Stated problem
Tally how many lines of these entries hold the string "from". Return the number alone.

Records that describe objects
— Start —

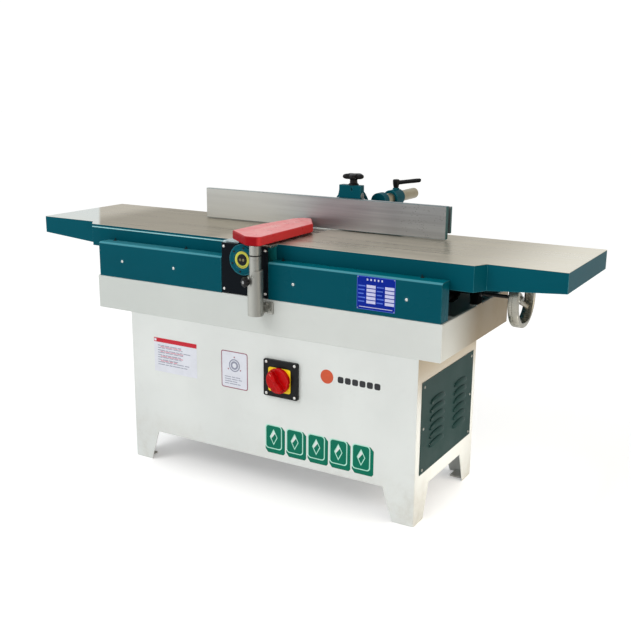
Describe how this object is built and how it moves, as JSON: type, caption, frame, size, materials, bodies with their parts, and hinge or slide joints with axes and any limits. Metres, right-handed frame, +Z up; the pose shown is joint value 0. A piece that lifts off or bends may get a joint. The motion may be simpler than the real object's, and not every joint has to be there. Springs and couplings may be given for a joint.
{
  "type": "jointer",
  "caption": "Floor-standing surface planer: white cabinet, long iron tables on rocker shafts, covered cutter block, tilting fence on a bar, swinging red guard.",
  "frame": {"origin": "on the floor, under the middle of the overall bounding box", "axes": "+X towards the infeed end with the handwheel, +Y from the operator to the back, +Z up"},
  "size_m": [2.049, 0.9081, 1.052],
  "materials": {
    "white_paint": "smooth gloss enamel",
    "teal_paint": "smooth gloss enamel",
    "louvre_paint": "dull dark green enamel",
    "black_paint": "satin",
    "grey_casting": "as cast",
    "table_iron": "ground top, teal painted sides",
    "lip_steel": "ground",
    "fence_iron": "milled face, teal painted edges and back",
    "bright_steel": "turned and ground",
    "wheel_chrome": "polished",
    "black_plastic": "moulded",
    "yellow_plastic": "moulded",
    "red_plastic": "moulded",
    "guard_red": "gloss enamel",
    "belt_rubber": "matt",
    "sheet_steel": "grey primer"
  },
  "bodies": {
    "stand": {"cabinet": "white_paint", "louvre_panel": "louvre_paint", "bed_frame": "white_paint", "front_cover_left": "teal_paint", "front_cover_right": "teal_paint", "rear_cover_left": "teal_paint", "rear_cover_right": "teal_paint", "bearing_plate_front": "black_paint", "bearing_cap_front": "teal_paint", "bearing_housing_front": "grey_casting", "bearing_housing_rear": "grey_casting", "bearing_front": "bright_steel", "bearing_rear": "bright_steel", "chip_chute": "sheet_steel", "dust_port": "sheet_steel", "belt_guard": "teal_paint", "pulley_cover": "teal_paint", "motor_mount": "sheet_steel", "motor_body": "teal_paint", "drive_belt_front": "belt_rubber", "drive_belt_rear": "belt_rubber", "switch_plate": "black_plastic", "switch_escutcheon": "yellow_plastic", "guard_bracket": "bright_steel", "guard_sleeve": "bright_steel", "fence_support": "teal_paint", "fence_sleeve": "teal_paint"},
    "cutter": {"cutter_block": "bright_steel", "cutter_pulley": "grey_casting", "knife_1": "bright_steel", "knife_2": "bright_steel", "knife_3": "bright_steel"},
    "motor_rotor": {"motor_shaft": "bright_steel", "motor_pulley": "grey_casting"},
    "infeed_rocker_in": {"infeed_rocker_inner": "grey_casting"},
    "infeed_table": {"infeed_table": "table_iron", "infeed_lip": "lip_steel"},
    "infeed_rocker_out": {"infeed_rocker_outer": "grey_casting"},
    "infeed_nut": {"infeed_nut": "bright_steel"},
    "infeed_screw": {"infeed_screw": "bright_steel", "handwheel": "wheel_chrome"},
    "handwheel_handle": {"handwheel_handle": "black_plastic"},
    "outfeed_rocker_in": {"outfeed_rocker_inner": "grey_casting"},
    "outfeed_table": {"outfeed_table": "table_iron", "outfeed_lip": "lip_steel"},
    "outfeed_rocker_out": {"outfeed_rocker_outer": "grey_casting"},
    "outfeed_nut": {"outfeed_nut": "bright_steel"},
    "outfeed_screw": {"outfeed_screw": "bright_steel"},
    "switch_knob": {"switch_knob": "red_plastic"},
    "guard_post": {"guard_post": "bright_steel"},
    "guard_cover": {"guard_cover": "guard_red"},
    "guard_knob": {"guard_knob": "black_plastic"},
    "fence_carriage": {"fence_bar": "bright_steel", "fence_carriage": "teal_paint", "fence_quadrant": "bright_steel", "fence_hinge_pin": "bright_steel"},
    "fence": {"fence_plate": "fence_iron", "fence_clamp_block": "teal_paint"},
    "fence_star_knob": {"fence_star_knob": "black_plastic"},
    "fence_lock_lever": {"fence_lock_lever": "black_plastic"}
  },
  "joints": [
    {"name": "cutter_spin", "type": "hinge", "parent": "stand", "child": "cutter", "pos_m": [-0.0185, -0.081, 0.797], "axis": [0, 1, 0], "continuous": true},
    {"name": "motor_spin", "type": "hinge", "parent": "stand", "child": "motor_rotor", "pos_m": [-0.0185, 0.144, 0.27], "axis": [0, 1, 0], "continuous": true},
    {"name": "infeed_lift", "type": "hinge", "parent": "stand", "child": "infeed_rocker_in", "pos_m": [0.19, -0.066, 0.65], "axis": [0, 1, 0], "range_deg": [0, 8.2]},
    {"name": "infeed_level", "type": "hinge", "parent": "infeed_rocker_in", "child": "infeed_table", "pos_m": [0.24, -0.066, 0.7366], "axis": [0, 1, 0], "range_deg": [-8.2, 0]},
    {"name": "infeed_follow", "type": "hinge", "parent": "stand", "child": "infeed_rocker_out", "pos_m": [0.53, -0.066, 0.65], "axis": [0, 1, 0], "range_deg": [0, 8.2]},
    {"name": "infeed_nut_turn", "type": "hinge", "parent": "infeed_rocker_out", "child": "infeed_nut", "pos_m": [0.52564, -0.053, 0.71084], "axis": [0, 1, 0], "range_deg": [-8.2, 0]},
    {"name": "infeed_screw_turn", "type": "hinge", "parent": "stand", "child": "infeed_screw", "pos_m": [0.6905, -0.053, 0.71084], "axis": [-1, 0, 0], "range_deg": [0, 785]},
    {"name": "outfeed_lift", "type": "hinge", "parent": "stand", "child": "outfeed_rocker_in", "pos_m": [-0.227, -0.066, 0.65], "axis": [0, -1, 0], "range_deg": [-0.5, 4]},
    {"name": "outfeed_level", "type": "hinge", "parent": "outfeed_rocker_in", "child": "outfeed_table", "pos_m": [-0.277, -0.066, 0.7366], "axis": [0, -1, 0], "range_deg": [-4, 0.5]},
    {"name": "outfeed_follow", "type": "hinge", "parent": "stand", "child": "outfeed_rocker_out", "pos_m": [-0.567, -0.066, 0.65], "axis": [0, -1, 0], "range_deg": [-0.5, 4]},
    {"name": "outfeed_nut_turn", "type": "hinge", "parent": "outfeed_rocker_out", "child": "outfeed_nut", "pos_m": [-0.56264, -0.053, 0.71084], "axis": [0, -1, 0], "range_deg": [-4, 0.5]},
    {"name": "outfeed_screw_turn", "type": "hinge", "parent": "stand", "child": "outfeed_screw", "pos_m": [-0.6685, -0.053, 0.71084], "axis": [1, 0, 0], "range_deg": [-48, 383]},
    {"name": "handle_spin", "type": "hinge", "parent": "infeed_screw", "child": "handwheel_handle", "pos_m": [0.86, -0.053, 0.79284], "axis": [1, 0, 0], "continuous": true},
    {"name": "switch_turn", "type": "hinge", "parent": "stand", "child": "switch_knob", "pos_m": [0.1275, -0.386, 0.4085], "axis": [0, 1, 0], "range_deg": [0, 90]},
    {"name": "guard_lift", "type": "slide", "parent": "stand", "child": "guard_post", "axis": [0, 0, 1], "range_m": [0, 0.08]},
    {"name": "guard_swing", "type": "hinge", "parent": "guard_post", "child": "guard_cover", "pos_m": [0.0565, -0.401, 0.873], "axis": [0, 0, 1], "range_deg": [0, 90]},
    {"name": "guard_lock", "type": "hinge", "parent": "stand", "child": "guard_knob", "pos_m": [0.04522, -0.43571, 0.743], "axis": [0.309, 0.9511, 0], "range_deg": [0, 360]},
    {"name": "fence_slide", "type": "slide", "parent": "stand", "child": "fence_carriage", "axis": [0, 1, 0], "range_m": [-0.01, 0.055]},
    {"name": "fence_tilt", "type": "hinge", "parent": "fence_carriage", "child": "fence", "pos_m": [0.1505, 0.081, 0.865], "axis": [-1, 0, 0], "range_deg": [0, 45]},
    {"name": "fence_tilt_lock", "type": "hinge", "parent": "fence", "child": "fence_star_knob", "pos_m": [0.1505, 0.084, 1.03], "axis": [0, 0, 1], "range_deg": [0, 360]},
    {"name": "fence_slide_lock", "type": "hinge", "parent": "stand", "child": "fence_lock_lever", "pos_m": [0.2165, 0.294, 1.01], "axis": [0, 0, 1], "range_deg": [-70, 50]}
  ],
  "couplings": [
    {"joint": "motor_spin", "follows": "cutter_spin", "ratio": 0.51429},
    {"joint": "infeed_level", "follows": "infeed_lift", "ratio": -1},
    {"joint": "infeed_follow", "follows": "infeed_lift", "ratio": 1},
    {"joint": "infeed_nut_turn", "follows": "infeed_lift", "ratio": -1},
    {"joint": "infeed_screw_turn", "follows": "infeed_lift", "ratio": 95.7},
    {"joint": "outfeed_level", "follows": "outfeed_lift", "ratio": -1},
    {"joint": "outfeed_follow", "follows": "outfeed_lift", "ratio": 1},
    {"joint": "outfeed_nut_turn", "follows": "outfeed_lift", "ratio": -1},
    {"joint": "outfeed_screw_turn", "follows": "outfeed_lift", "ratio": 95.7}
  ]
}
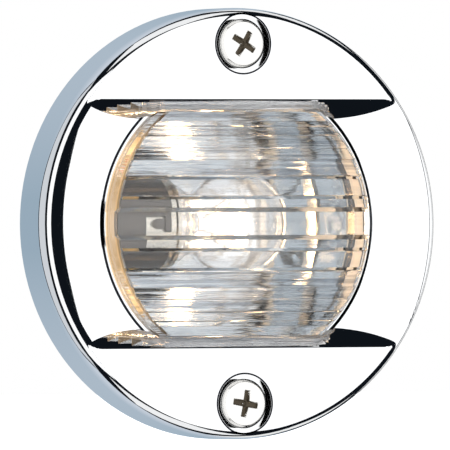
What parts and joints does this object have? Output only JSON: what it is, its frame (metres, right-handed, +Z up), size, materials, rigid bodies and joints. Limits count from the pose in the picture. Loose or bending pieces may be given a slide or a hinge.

— End —

Task response
2